The DHL guy dropped off a new batch of PCBs here today, so I promptly set about building a new HBG3-Relay from a couple of them, just to test that the batch is all good and functional.
Everything worked, and I plugged in my favourite red Nunchuck for the final test.. not detected. Huh? Tried the blue Nunchuck instead, no problem all good. HUH? Back to the red one, no worky.
Very tempting to just leave it at that.. after all, the blue one works!
But.. no, not good enough. So I removed the Nunchuck connector and all of the solder around it, and installed another new Nunchuck socket in its place. All good now, both the red and blue Nunchucks work fine.

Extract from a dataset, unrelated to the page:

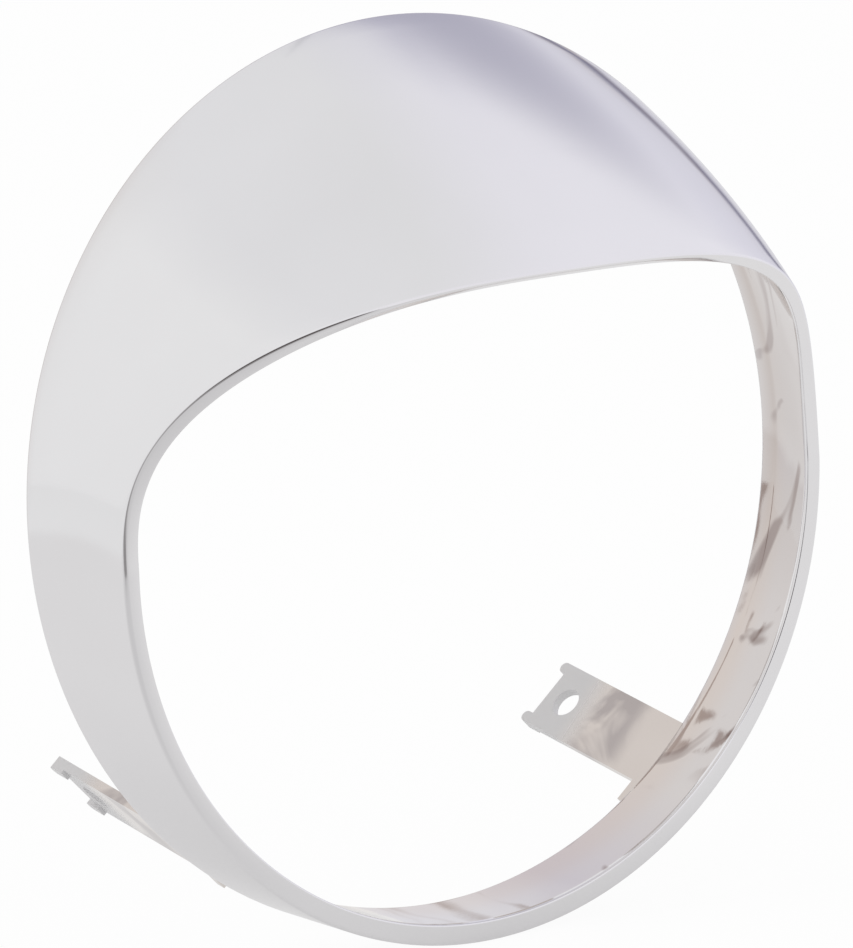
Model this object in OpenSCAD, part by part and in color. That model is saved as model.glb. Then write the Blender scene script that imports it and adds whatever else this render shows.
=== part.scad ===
// Headlight rim for a motorbike or scooter: a ring-shaped shell that frames the lamp,
// with a brow that hoods the upper part of the opening and two fixing tabs behind.
// The front faces -Y, up is +Z, and the origin is the centre of the rear edge.

/* [Lip] */
// Outside width of the lip, from side to side
lip_d = 166; // [156:1:182]
// How much further the lip reaches down than to its sides
mouth_low = 2; // [0:0.1:4]
// Width of the lip's flat front face at the bottom
lip_w = 4.2; // [3:0.1:5]
// Width of the lip's face at the sides
lip_side_w = 3.3; // [2.4:0.1:4.6]
// Rounding of the lip's outer front edge
lip_round = 0.8; // [0.3:0.1:1.2]
// Depth of the straight land just inside the lip's face
land_h = 1; // [0.5:0.1:2]

/* [Shell] */
// Depth of the shell, from the rear edge to the middle of the lower lip
shell_depth = 22.9; // [18:0.1:30]
// How much further out the shell is at its rear edge than at the lip
flare = 6.8; // [4:0.2:10]
// Wall thickness at the rear edge
wall = 3.7; // [2:0.1:4.4]
// Depth of the straight band inside the rear edge, at the sides where it is deepest
band_h = 5; // [1.5:0.1:6]
// Drop of the mouth's centre below the rear edge's centre, as an angle
mouth_drop = 16; // [0:0.5:20]
// Forward lean of the lower lip's plane, against an upright rear edge
mouth_lean = 3.4; // [0:0.1:6]

/* [Brow] */
// Angle above the lip's centre at which the brow starts, each side
shoulder_angle = 0; // [-4:0.5:10]
// Length of the brow's rim above its shoulders, along its own lean
brow_rise = 61.5; // [50:0.5:72]
// Forward lean of the brow's rim
brow_lean = 35; // [10:0.5:38]
// How late the brow swings forward as it rises: 1 is at once, higher is nearer its top
brow_sweep = 2.6; // [1:0.1:3]
// Squareness of the brow's rim at its sides: 2 is an ellipse, higher is squarer
brow_square = 2.9; // [2:0.1:3.4]
// Flatness of the brow's rim on top: 2 is an ellipse, higher is flatter
brow_flat = 2.5; // [2:0.1:3.6]
// How far the brow bows out between the rear edge and its rim
brow_bow = 1.8; // [0:0.1:4]
// Width of the lip's face at the top of the brow
brow_lip_w = 2.6; // [1.6:0.1:3.4]
// Tilt of the lip's face at the top of the brow
brow_lip_tilt = 61; // [20:1:65]

/* [Tabs] */
// Width of a fixing tab
tab_w = 15.2; // [12:0.2:20]
// Reach of a fixing tab behind the rear edge
tab_len = 37.8; // [26:0.1:50]
// Thickness of a fixing tab
tab_t = 2; // [1.6:0.1:2.6]
// Angle at which the tabs rise behind the shell
tab_rise = 12; // [0:0.5:18]
// Angle below the horizontal that a tab's flat faces
tab_face = 45; // [38:1:50]
// Angle below the horizontal of a tab's middle
tab_middle = 49; // [46:0.1:56]
// Diameter of the fixing hole in a tab
hole_d = 6.2; // [4.5:0.1:7]
// Distance from the tab's end to the middle of its hole
hole_inset = 6; // [5:0.2:9]
// Length of the two prongs past the end of a tab
prong_len = 2.2; // [1.4:0.1:4]
// Width of a prong
prong_w = 2.4; // [2:0.1:3]
// Thickness of a prong
prong_t = 2.8; // [2.7:0.1:4]
// Width of the foot beside a tab's root
foot_w = 5; // [1:0.5:8]
// Height of that foot above the rear edge
foot_h = 1.2; // [0.6:0.1:2]

/* [Hidden] */
chrome = [0.84, 0.84, 0.86];
lip_r = lip_d / 2;
low_r = lip_r + mouth_low;
rear_r = lip_r + flare;
mouth_z = -shell_depth * tan(mouth_drop);
// Directions at the lower lip's plane: up along it, and straight back from it
mouth_up = [0, -sin(mouth_lean), cos(mouth_lean)];
mouth_back = [0, cos(mouth_lean), sin(mouth_lean)];
mouth_middle = [0, -shell_depth, mouth_z];
shoulder = mouth_middle + mouth_up * low_r * sin(shoulder_angle);
// A tab's inner face lies at the wall's inner radius, and its middle sits off the face's own foot
tab_seat = rear_r - wall;
tab_foot = [tab_seat * cos(tab_face), 0, -tab_seat * sin(tab_face)];
tab_shift = tab_seat * tan(tab_middle - tab_face);
// How far a tab's root sits in the wall
tab_root = 1.2;
// Least depth of the rear band, and how closely the lip's tilt keeps to the top of the brow
band_least = 0.3;
tilt_hold = 3.5;
// Facets round a hole and round a prong's tip
hole_facets = 48;
tip_facets = 32;
// Stations round the ring: the lower arc, then the brow, with one on each shoulder
low_steps = 72;
brow_steps = 56;
steps = low_steps + brow_steps;
// Spans along the outer wall and along the inner wall
outer_spans = 7;
inner_spans = 5;
eps = 0.01;

function unit(v) = v / norm(v);
function mix(a, b, t) = a * (1 - t) + b * t;
function wrap(i) = (i + steps) % steps;

// Angle round the ring at station i, from the left shoulder down, round and over the top
function angle(i) = i < low_steps
    ? -180 - shoulder_angle + i * (180 + 2 * shoulder_angle) / low_steps
    : shoulder_angle + (i - low_steps) * (180 - 2 * shoulder_angle) / brow_steps;
// Angle along the brow's rim at station i: 0 and 180 at the shoulders, 90 at the top
function brow_angle(i) = max(0, (i - low_steps) * 180 / brow_steps);
// How much of the brow there is at station i, from 0 at a shoulder to 1 on top
function brow_share(i) = sin(brow_angle(i));

// Front outer edge of the lip: a deep bow low down, a leaning squared arch above the shoulders
function lip_bow(i) =
    mouth_middle + [lip_r * cos(angle(i)), 0, 0] + mouth_up * low_r * sin(angle(i));
function brow_arch(i) =
    let (c = cos(brow_angle(i)), s = brow_share(i),
         rise = pow(max(s, 0), 2 / brow_flat))
    shoulder + [lip_r * cos(shoulder_angle) * sign(c) * pow(abs(c), 2 / brow_square),
                -brow_rise * sin(brow_lean) * pow(rise, brow_sweep),
                brow_rise * cos(brow_lean) * rise];
mouth = [for (i = [0:steps - 1]) i < low_steps ? lip_bow(i) : brow_arch(i)];

// A point at radius r round the rear edge, moved forward by f
function rear_point(i, r, f) = [r * cos(angle(i)), -f, r * sin(angle(i))];
rear = [for (i = [0:steps - 1]) rear_point(i, rear_r, 0)];

// Direction in which the brow bows out at each station
middle = [for (i = [0:steps - 1]) (mouth[i] + rear[i]) / 2];
bow = [for (i = [0:steps - 1])
    unit(cross(middle[wrap(i + 1)] - middle[wrap(i - 1)], mouth[i] - rear[i]))
        * brow_bow * brow_share(i)];
function bowed(a, b, i, t) = mix(a, b, t) + bow[i] * 4 * t * (1 - t);

// Inwards from the mouth's edge at each station, in the plane of the lip
inward = [for (i = [0:steps - 1])
    unit(cross(mouth[wrap(i + 1)] - mouth[wrap(i - 1)], mouth_back))];
function face_tilt(i) = brow_lip_tilt * pow(brow_share(i), tilt_hold);
// Across the lip's face: inwards low down, and tilted back under the brow
function face_dir(i) = inward[i] * cos(face_tilt(i)) + mouth_back * sin(face_tilt(i));
// Backwards from the lip's face, square to it
function land_dir(i) = mouth_back * cos(face_tilt(i)) - inward[i] * sin(face_tilt(i));

// Width of the lip's face: widest at the bottom, narrowest at the top of the brow
function lip_width(i) = i < low_steps
    ? mix(lip_side_w, lip_w, pow(max(0, -sin(angle(i))), 2))
    : mix(lip_side_w, brow_lip_w, brow_share(i));
// Depth of the rear band: a crescent on each side that fades away at the top and bottom
function band_depth(i) = max(band_least, band_h * pow(cos(angle(i)), 2));

// The wall's section at station i: out along the outside, round the lip, back inside
function section(i) =
    let (edge = mouth[i], across = face_dir(i), back = land_dir(i),
         round_t = 1 - lip_round / norm(mouth[i] - rear[i]),
         rounded = edge + across * lip_round,
         inner_edge = edge + across * lip_width(i),
         land_end = inner_edge + back * land_h,
         crease = rear_point(i, rear_r - wall, band_depth(i)),
         shoulder_pt = bowed(rear[i], edge, i, round_t))
    concat(
        [for (j = [0:outer_spans]) bowed(rear[i], edge, i, round_t * j / outer_spans)],
        [mix(mix(shoulder_pt, edge, 0.5), mix(edge, rounded, 0.5), 0.5), rounded, inner_edge],
        [for (j = [0:inner_spans]) bowed(land_end, crease, i, j / inner_spans)],
        [rear_point(i, rear_r - wall, 0)]);

module shell() {
    sections = [for (i = [0:steps - 1]) section(i)];
    n = len(sections[0]);
    points = [for (s = sections) each s];
    faces = [for (i = [0:steps - 1], j = [0:n - 1])
        let (a = i * n + j, b = i * n + (j + 1) % n,
             c = wrap(i + 1) * n + (j + 1) % n, d = wrap(i + 1) * n + j)
        each [[a, b, c], [a, c, d]]];
    polyhedron(points, faces);
}

// Outline of a tab, along +Y from its root, with a prong at each end corner and
// a short foot beside it that stands just proud of the rear edge
module tab_outline() {
    translate([-tab_w / 2, -tab_root]) square([tab_w, tab_root + tab_len]);
    translate([tab_w / 2 - eps, -tab_root]) square([foot_w + eps, tab_root + foot_h]);
}

// One prong: a stub with a rounded tip, thicker than the tab and flush with its inside
module prong() {
    linear_extrude(prong_t) {
        translate([-prong_w / 2, -prong_w]) square([prong_w, prong_w + prong_len - prong_w / 2]);
        translate([0, prong_len - prong_w / 2]) circle(d = prong_w, $fn = tip_facets);
    }
}

// The right tab lies along the rear edge's inside, and runs back at its own rise
module tab() {
    translate(tab_foot) rotate([tab_rise, 0, 0]) rotate([0, 90 + tab_face, 0])
    translate([tab_shift, 0, 0]) {
        difference() {
            linear_extrude(tab_t) tab_outline();
            translate([0, tab_len - hole_inset, -eps])
                cylinder(h = tab_t + 2 * eps, d = hole_d, $fn = hole_facets);
        }
        for (side = [-1, 1])
            translate([side * (tab_w - prong_w) / 2, tab_len, 0]) prong();
    }
}

module rim() {
    color(chrome) {
        shell();
        tab();
        mirror([1, 0, 0]) tab();
    }
}

rim();
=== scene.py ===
"""Looks of a chromed headlight rim: a smooth shell with a brow, and two fixing tabs behind."""
import math

import bpy
from mathutils import Matrix, Vector


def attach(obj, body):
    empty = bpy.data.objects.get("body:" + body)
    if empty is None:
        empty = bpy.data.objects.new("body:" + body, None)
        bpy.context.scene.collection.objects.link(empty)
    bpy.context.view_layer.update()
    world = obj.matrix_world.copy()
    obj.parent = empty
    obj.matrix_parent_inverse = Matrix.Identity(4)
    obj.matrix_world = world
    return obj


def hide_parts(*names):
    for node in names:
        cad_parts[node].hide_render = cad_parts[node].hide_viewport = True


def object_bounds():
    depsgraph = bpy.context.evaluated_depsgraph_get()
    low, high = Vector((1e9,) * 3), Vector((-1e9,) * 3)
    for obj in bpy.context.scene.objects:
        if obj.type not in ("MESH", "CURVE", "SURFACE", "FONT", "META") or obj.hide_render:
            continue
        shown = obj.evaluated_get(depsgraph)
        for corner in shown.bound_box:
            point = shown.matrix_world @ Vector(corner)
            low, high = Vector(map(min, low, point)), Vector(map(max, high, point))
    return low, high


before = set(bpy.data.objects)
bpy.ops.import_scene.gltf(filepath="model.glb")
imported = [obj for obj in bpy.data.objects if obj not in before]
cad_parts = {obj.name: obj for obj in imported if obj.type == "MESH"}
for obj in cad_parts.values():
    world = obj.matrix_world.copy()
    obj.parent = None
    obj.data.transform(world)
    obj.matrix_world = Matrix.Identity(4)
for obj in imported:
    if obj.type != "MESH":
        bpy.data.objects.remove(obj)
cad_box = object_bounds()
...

Are you puzzled yet? I was.. briefly.
My theory is that perhaps a bit of stray solder contacted one of the two middle pins of the connector, shorting it to one of the large nearby ground pads. One of those two pins is an I2C address select pin, not normally used. But if shorted to GND, the Nunchuck is supposed to respond to a different I2C address than the default address. This is how a Nintendo game box can have two Nunchucks without any extra internal wiring or GPIOs required.
Along with this, I suspect the blue Nunchuck I have simply ignores the address pin, but the red one actually respects it and changed I2C address because of that.
What I ought to do now, is deliberately short the address pin on an HBG3 and verify that the red and blue Nunchucks behave as theorized above. And perhaps have the HBG3 firmware try both addresses for fun!
EDIT: Nope. So much for that theory.
Tried tying the address select pin both high and then low (via a 220-ohm resistor), and neither caused the red Nunchuck any issue. So.. still a bit of a mystery as to what the original problem was.
Edited by mlord, 17 June 2024 - 07:54 PM.